Moore’s answer is that the war was bad because we didn’t need to fight. Iraq didn’t threaten America. Well, in that rationale, was War War II right? Germany didn’t threaten America, and Japan attacked our military base in a Pacific colony because they were concerned that we might try to fight them – and only by hitting us fast and hard could they keep us on the path of isolationist pacifism. Roosevelt had a thousand times greater moral clarity than President Bush will ever have, but in the end we rearranged our nation around a great crusade to bring liberation to the tyrannised people of the world, and to impose Democracy and Reconstruction on the peoples responsible for that tyranny. Wasn’t that an unnecessary war? Possibly. Is the world a better place because we fought? Probably.

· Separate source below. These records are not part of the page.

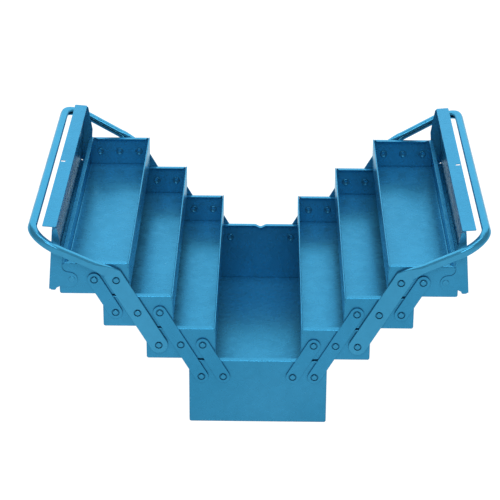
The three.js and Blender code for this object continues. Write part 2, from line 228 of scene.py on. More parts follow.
class Shader:
    """A node material whose nodes are added and joined in short lines."""

    def __init__(self, name):
        self.material = bpy.data.materials.new(name)
        self.material.use_nodes = True
        self.tree = self.material.node_tree
        self.surface = self.tree.nodes["Principled BSDF"]
        self.place = self.node("ShaderNodeTexCoord").outputs["Object"]

    def node(self, kind, values=None, **settings):
        made = self.tree.nodes.new(kind)
        for name, value in settings.items():
            setattr(made, name, value)
        for name, value in (values or {}).items():
            self.feed(made.inputs[name], value)
        return made

    def feed(self, socket, value):
        if isinstance(value, bpy.types.NodeSocket):
            self.tree.links.new(value, socket)
        else:
            socket.default_value = value

    def noise(self, scale, detail=3.0, roughness=0.5):
        values = {"Vector": self.place, "Scale": scale, "Detail": detail, "Roughness": roughness}
        return self.node("ShaderNodeTexNoise", values).outputs["Fac"]

    def spread(self, value, low, high, to_low=0.0, to_high=1.0):
        """Value from low to high, stretched to run from to_low to to_high, and held there outside."""
        values = {
            "Value": value, "From Min": low, "From Max": high, "To Min": to_low, "To Max": to_high,
        }
        return self.node("ShaderNodeMapRange", values).outputs["Result"]

    def combine(self, operation, first, second):
        made = self.node("ShaderNodeMath", operation=operation)
        self.feed(made.inputs[0], first)
        self.feed(made.inputs[1], second)
        return made.outputs[0]

    def blend(self, share, first, second, blend_type="MIX"):
        made = self.node("ShaderNodeMix", data_type="RGBA", blend_type=blend_type)
        self.feed(made.inputs["Factor"], share)
        self.feed(made.inputs["A"], first)
        self.feed(made.inputs["B"], second)
        return made.outputs["Result"]

    def edges(self, width):
        """1 along convex and hollow edges and 0 on flat sheet."""
        rounded = self.node("ShaderNodeBevel", {"Radius": width}, samples=6).outputs["Normal"]
        flat = self.node("ShaderNodeNewGeometry").outputs["True Normal"]
        dot = self.node("ShaderNodeVectorMath", operation="DOT_PRODUCT")
        self.feed(dot.inputs[0], rounded)
        self.feed(dot.inputs[1], flat)
        return self.spread(dot.outputs["Value"], 0.96, 0.74)

    def painted_crevice_shade(self, reach):
        """Mask of painted shade from ambient occlusion: 1 in tight corners and under overlapping plates,
        where shade falls, and 0 in the open.
        """
        occlusion = self.node("ShaderNodeAmbientOcclusion", {"Distance": reach}, samples=12)
        return self.spread(occlusion.outputs["AO"], 0.8, 0.3)

    def bump(self, height, distance, strength, under=None):
        values = {"Height": height, "Distance": distance, "Strength": strength}
        if under is not None:
            values["Normal"] = under
        return self.node("ShaderNodeBump", values).outputs["Normal"]


# Paler blue along the edges: partly thin worn paint, partly a painted highlight.
THIN_PAINT_AND_HIGHLIGHT = (0.09, 0.40, 0.66, 1)
BARE_STEEL = (0.20, 0.27, 0.31, 1)
# Painted shade: the deep navy laid into corners, recesses and gaps where shade falls.
PAINTED_CREVICE_SHADE = (0.002, 0.035, 0.10, 1)
PALE_SPECK = (0.45, 0.68, 0.82, 1)
EDGE_WIDTH = 0.4 * MM       # of the lighter line along an edge: partly worn paint, partly a painted highlight
PAINTED_SHADE_REACH = 3.2 * MM
METALLIC_SHARE = 0.58
GLOSS_IOR = 1.3
GLOSS_TINT = (0.25, 0.78, 1.0, 1)


def enamel_specks(s):
    """1 in small round specks, one in about a fifth of the cells."""
    cells = s.node("ShaderNodeTexVoronoi", {"Vector": s.place, "Scale": 42.0, "Randomness": 1.0})
    picked = s.node("ShaderNodeSeparateColor", {"Color": cells.outputs["Color"]}).outputs["Red"]
    dot = s.spread(cells.outputs["Distance"], 0.03, 0.018)
    return s.combine("MULTIPLY", dot, s.spread(picked, 0.80, 0.82))


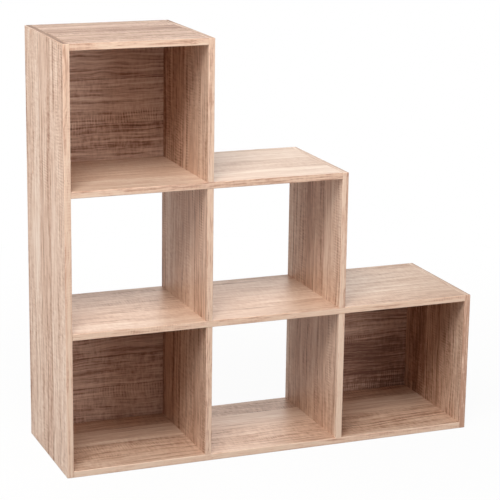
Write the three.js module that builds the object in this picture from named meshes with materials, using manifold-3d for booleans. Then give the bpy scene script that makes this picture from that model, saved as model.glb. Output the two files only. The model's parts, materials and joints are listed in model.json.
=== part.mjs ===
// Staircase bookshelf: six cells in three columns that step down from left to right.
// Millimetres, +Z up, front towards -Y, origin on the floor below the middle of the bookshelf.

import * as THREE from 'three';
import { mergeVertices } from 'three/addons/utils/BufferGeometryUtils.js';
import Module from 'manifold-3d';

// Boards and cells
const STEPS = 3; // columns from left to right, and cells in the tallest column
const CELL_WIDTH = 313; // clear width of a cell
const CELL_HEIGHT = 305; // clear height of a cell
const DEPTH = 310; // front edge to rear edge
const BOARD = 15; // thickness of every board

// Back sheets, which slide in grooves near the rear edges
const BACK = 3; // thickness of a sheet
const BACK_INSET = 6; // rear edge of the boards to the rear face of a sheet
const GROOVE_DEPTH = 5; // how far a groove goes into a board

// Screws that go through one board and into the edge of another
const SCREW_LENGTH = 50;
const SCREW_INSET = 45; // front or rear edge to the screw's axis
const HEAD_WIDTH = 10;
const HEAD_RIM = 0.8; // straight rim above the cone
const HEAD_HEIGHT = 3.5; // top of the head to the end of the cone
const SHOULDER_WIDTH = 7;
const SHOULDER_LENGTH = 14; // top of the head to the end of the smooth shoulder
const THREAD_WIDTH = 6.3;
const TIP_LENGTH = 5;
const SOCKET_WIDTH = 4; // across the flats of the hexagon socket
const SOCKET_DEPTH = 3;
const UNDERSIDE_SINK = 1; // how far the heads below the bottom board are sunk

// Cover caps, pushed into the sockets of the screws that show
const CAP_WIDTH = 13;
const CAP_THICKNESS = 1;
const CAP_BEVEL = 0.4;

// Dowels that go right through a shelf, from the upright below to the upright above
const DOWEL_WIDTH = 8;
const DOWEL_REACH = 14; // how far a dowel goes into each upright
const DOWEL_INSET = 70; // front or rear edge to the dowel's axis
const DOWEL_BEVEL = 1;

// Clearances and cuts
const FIT = 0.3; // gap around what is pushed into a hole, a socket or a groove
const OVERRUN = 1; // how far a cut starts outside the face that it goes through
const ROUND_SIDES = 12; // faces around a screw, a dowel, a cap or a hole

// Overall sizes and the grid of uprights and levels
const WIDTH = STEPS * CELL_WIDTH + (STEPS + 1) * BOARD;
const HEIGHT = STEPS * CELL_HEIGHT + (STEPS + 1) * BOARD;
const LEFT = -WIDTH / 2;
const FRONT = -DEPTH / 2;
const uprightX = (i) => LEFT + i * (CELL_WIDTH + BOARD); // left face of upright i
const levelZ = (j) => j * (CELL_HEIGHT + BOARD); // underside of level j

// Finishes
const finish = (color, roughness, metalness) => new THREE.MeshStandardMaterial({ color, roughness, metalness });
const OAK_FOIL = finish(0xcfb096, 0.6, 0);
const BACK_FOIL = finish(0xbc9a80, 0.6, 0);
const CAP_FOIL = finish(0xd6baa2, 0.5, 0);
const ZINC = finish(0xb9bcc0, 0.35, 1);
const BEECH = finish(0xd9b98c, 0.7, 0);

const wasm = await Module();
wasm.setup();

// A closed geometry as a solid that can be cut and joined
function solid(geometry) {
  const bare = geometry.clone();
  bare.deleteAttribute('normal');
  bare.deleteAttribute('uv');
  const merged = mergeVertices(bare);
  const vertProperties = new Float32Array(merged.attributes.position.array);
  const triVerts = new Uint32Array(merged.index.array);
  return new wasm.Manifold(new wasm.Mesh({ numProp: 3, vertProperties, triVerts }));
}

// The geometry of a solid that has been cut or joined
function geometryOf(body) {
  const { vertProperties, triVerts } = body.getMesh();
  const geometry = new THREE.BufferGeometry();
  geometry.setAttribute('position', new THREE.BufferAttribute(vertProperties, 3));
  geometry.setIndex(new THREE.BufferAttribute(triVerts, 1));
  geometry.computeVertexNormals();
  return geometry;
}

function named(name, geometry, material) {
  const mesh = new THREE.Mesh(geometry, material);
  mesh.name = name;
  return mesh;
}

// A box between its lowest and its highest corner
function box(low, high) {
  const size = new THREE.Vector3().subVectors(high, low);
  const middle = new THREE.Vector3().addVectors(low, high).divideScalar(2);
  return new THREE.BoxGeometry(size.x, size.y, size.z).translate(middle.x, middle.y, middle.z);
}

// A turned shape on the Z axis, from its radius at each height
function turned(points) {
  const outline = points.map(([radius, height]) => new THREE.Vector2(radius, height));
  return new THREE.LatheGeometry(outline, ROUND_SIDES).rotateX(Math.PI / 2);
}

// A hexagonal bar on the Z axis, from its width across the flats
function hexagon(acrossFlats, low, high) {
  const radius = acrossFlats / 2 / Math.cos(Math.PI / 6);
  const bar = new THREE.CylinderGeometry(radius, radius, high - low, 6);
  return bar.rotateX(Math.PI / 2).translate(0, 0, (low + high) / 2);
}

// Boards
function board(name, low, high) {
  return { name, low, high, cuts: [] };
}

// An upright is a board on edge, between two heights
function upright(name, i, bottom, top) {
  const low = new THREE.Vector3(uprightX(i), FRONT, bottom);
  const high = new THREE.Vector3(uprightX(i) + BOARD, -FRONT, top);
  return board(name, low, high);
}

// A level lies between the left side and the upright that ends it
function level(name, j, endUpright) {
  const low = new THREE.Vector3(uprightX(0) + BOARD, FRONT, levelZ(j));
  const high = new THREE.Vector3(uprightX(endUpright), -FRONT, levelZ(j) + BOARD);
  return board(name, low, high);
}

const bottomBoard = level('bottom_board', 0, 3);
const lowerShelf = level('lower_shelf', 1, 3);
const upperShelf = level('upper_shelf', 2, 2);
const topBoard = level('top_board', 3, 1);

const leftSide = upright('left_side', 0, 0, HEIGHT);
const upperSide = upright('upper_side', 1, levelZ(2) + BOARD, HEIGHT);
const middleSide = upright('middle_side', 2, levelZ(1) + BOARD, levelZ(2) + BOARD);
const rightSide = upright('right_side', 3, 0, levelZ(1) + BOARD);
const middleDivider = upright('middle_divider', 1, levelZ(1) + BOARD, levelZ(2));
const lowerLeftDivider = upright('lower_left_divider', 1, BOARD, levelZ(1));
const lowerRightDivider = upright('lower_right_divider', 2, BOARD, levelZ(1));

const boards = [
  bottomBoard, lowerShelf, upperShelf, topBoard,
  leftSide, upperSide, middleSide, rightSide,
  middleDivider, lowerLeftDivider, lowerRightDivider,
];

// The board itself, drilled and grooved, with its lowest corner at its own origin
function boardMesh({ name, low, high, cuts }) {
  let body = solid(box(new THREE.Vector3(), new THREE.Vector3().subVectors(high, low)));
  for (const cut of cuts) {
    body = body.subtract(solid(cut.clone().translate(-low.x, -low.y, -low.z)));
  }
  const mesh = named(name, geometryOf(body), OAK_FOIL);
  mesh.position.copy(low);
  return mesh;
}

// A back sheet closes the cell in column i and row j and stands in the groove of the board below it
function backSheet(name, i, j, neighbours) {
  const left = uprightX(i) + BOARD;
  const right = left + CELL_WIDTH;
  const bottom = levelZ(j) + BOARD;
  const top = bottom + CELL_HEIGHT;
  const rear = -FRONT - BACK_INSET;
  const inGroove = GROOVE_DEPTH - FIT;
  const grooveLow = new THREE.Vector3(left - GROOVE_DEPTH, rear - BACK - FIT, bottom - GROOVE_DEPTH);
  const grooveHigh = new THREE.Vector3(right + GROOVE_DEPTH, rear + FIT, top + GROOVE_DEPTH);
  for (const neighbour of neighbours) {
    neighbour.cuts.push(box(grooveLow, grooveHigh));
  }
  const low = new THREE.Vector3(left - inGroove, rear - BACK, bottom - GROOVE_DEPTH);
  const high = new THREE.Vector3(right + inGroove, rear, top + inGroove);
  const mesh = named(name, box(new THREE.Vector3(), new THREE.Vector3().subVectors(high, low)), BACK_FOIL);
  mesh.position.copy(low);
  return mesh;
}

// The outline of a screw, or of its hole when it is widened, from above its head to its tip
function screwOutline(widened, above) {
  return [
    [0, -above],
    [HEAD_WIDTH / 2 + widened, -above],
    [HEAD_WIDTH / 2 + widened, HEAD_RIM],
    [SHOULDER_WIDTH / 2 + widened, HEAD_HEIGHT],
    [SHOULDER_WIDTH / 2 + widened, SHOULDER_LENGTH],
    [THREAD_WIDTH / 2 + widened, SHOULDER_LENGTH],
    [THREAD_WIDTH / 2 + widened, SCREW_LENGTH - TIP_LENGTH],
    [0, SCREW_LENGTH + widened],
  ];
}

function screw(name) {
  const socket = hexagon(SOCKET_WIDTH, -OVERRUN, SOCKET_DEPTH);
  const body = solid(turned(screwOutline(0, 0))).subtract(solid(socket));
  return named(name, geometryOf(body), ZINC);
}

// The cap's disc lies on the board and on the screw's head, and its stem is in the socket
function coverCap(name) {
  const disc = turned([
    [0, -CAP_THICKNESS],
    [CAP_WIDTH / 2 - CAP_BEVEL, -CAP_THICKNESS],
    [CAP_WIDTH / 2, -CAP_THICKNESS + CAP_BEVEL],
    [CAP_WIDTH / 2, 0],
    [0, 0],
  ]);
  const stem = hexagon(SOCKET_WIDTH - 2 * FIT, -CAP_THICKNESS / 2, SOCKET_DEPTH - FIT);
  return named(name, geometryOf(solid(disc).add(solid(stem))), CAP_FOIL);
}

// The outline of a dowel, or of its hole when it is widened, from end to end
function dowelOutline(widened) {
  const reach = BOARD / 2 + DOWEL_REACH + widened;
  const radius = DOWEL_WIDTH / 2 + widened;
  return [
    [0, -reach],
    [radius - DOWEL_BEVEL, -reach],
    [radius, -reach + DOWEL_BEVEL],
    [radius, reach - DOWEL_BEVEL],
    [radius - DOWEL_BEVEL, reach],
    [0, reach],
  ];
}

const bookshelf = new THREE.Group();
const INWARDS = new THREE.Vector3(0, 0, 1); // the way a screw points before it is placed

// Drills the hole for a fastener in each board that it goes through, and puts it there
function fasten(pieces, hole, at, direction, through) {
  const place = new THREE.Group();
  place.position.copy(at);
  place.quaternion.setFromUnitVectors(INWARDS, direction);
  place.updateMatrix();
  for (const part of through) {
    part.cuts.push(hole.clone().applyMatrix4(place.matrix));
  }
  place.add(...pieces);
  bookshelf.add(place);
}

// Every fastener comes in a front and a rear copy, at one inset from the edges
function frontAndRear(inset, put) {
  put('front', FRONT + inset);
  put('rear', -FRONT - inset);
}

// Two capped screws through a side board into one end of a level
function sideJoint(side, shelf, j, face, direction, end) {
  const hole = turned(screwOutline(FIT, OVERRUN));
  frontAndRear(SCREW_INSET, (row, y) => {
    const at = new THREE.Vector3(face, y, levelZ(j) + BOARD / 2);
    const pieces = [screw(`screw_${shelf.name}_${end}_${row}`), coverCap(`cap_${shelf.name}_${end}_${row}`)];
    fasten(pieces, hole, at, direction, [side, shelf]);
  });
}

// Two screws up through the bottom board into a lower divider
function undersideJoint(divider, i) {
  const hole = turned(screwOutline(FIT, UNDERSIDE_SINK + OVERRUN));
  frontAndRear(SCREW_INSET, (row, y) => {
    const at = new THREE.Vector3(uprightX(i) + BOARD / 2, y, UNDERSIDE_SINK);
    fasten([screw(`screw_${divider.name}_${row}`)], hole, at, INWARDS, [bottomBoard, divider]);
  });
}

// Two dowels through a level where one upright stands above another
function dowelJoint(below, shelf, above, i, j) {
  const hole = turned(dowelOutline(FIT));
  frontAndRear(DOWEL_INSET, (row, y) => {
    const at = new THREE.Vector3(uprightX(i) + BOARD / 2, y, levelZ(j) + BOARD / 2);
    const dowel = named(`dowel_${above.name}_${row}`, turned(dowelOutline(0)), BEECH);
    fasten([dowel], hole, at, INWARDS, [below, shelf, above]);
  });
}

const TO_RIGHT = new THREE.Vector3(1, 0, 0);
const TO_LEFT = new THREE.Vector3(-1, 0, 0);
const levelsAndEnds = [
  [bottomBoard, rightSide, 3],
  [lowerShelf, rightSide, 3],
  [upperShelf, middleSide, 2],
  [topBoard, upperSide, 1],
];
levelsAndEnds.forEach(([shelf, endSide, i], j) => {
  sideJoint(leftSide, shelf, j, uprightX(0), TO_RIGHT, 'left');
  sideJoint(endSide, shelf, j, uprightX(i) + BOARD, TO_LEFT, 'right');
});

undersideJoint(lowerLeftDivider, 1);
undersideJoint(lowerRightDivider, 2);

dowelJoint(lowerLeftDivider, lowerShelf, middleDivider, 1, 1);
dowelJoint(lowerRightDivider, lowerShelf, middleSide, 2, 1);
dowelJoint(middleDivider, upperShelf, upperSide, 1, 2);

bookshelf.add(backSheet('top_back', 0, 2, [upperShelf, topBoard, leftSide, upperSide]));
bookshelf.add(backSheet('lower_left_back', 0, 0, [bottomBoard, lowerShelf, leftSide, lowerLeftDivider]));
bookshelf.add(backSheet('lower_right_back', 2, 0, [bottomBoard, lowerShelf, lowerRightDivider, rightSide]));

for (const part of boards) {
  bookshelf.add(boardMesh(part));
}

export default bookshelf;
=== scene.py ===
# %% [markdown]
# # A staircase bookshelf in printed oak
#
# The real bookshelf is flat-pack furniture: chipboard boards wrapped in a paper foil that is
# printed as rough-sawn light oak, with a thin plastic band on every edge that shows. Its shape is
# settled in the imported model, so this lesson is about looks: arrises that catch the light, an oak
# print that can stand close inspection, and the light and camera of a product photograph.

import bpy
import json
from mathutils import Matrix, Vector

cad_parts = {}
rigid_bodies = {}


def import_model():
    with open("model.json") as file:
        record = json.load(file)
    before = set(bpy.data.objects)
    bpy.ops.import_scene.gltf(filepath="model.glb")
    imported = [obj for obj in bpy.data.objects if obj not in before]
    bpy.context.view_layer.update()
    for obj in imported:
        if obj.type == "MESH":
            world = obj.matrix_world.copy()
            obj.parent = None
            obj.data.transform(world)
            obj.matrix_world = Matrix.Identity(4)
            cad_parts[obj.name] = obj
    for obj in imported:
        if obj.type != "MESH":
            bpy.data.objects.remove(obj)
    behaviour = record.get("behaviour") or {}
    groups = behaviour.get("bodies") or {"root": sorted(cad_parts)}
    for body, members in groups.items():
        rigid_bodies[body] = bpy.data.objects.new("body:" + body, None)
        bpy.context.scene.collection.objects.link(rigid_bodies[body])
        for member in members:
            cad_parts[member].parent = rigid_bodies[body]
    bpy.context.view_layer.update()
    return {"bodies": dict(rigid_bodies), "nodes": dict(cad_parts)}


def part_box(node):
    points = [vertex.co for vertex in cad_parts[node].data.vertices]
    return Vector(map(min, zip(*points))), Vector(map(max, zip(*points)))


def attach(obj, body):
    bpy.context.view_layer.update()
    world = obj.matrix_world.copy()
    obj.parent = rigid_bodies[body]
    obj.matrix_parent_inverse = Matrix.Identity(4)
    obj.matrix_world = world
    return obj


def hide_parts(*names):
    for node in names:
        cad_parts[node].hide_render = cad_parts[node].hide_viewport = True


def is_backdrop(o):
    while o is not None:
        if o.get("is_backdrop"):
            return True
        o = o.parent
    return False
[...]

History will judge the Iraq war on the results produced. More importantly, American foreign policy will be shaped by the results. From all I can tell, we are handling Afghanistan and Iraq with mediocrity, and failure is a palpable risk in both places – if we succeed, we’ll have brought democracy to two places where this stuff is in short supply. If we fail, then there might be more terrorists, and the idea of invading foreign countries based on flimsy excuses, and imposing cut-rate reconstruction efforts will look like all the more of a foolhardy option for our national leaders. Which is the better outcome?
And what exactly should our response to 9/11 have been? We don’t hear that. We only hear how we have been wronged, and done wrong because of it. But at least it was damned entertaining.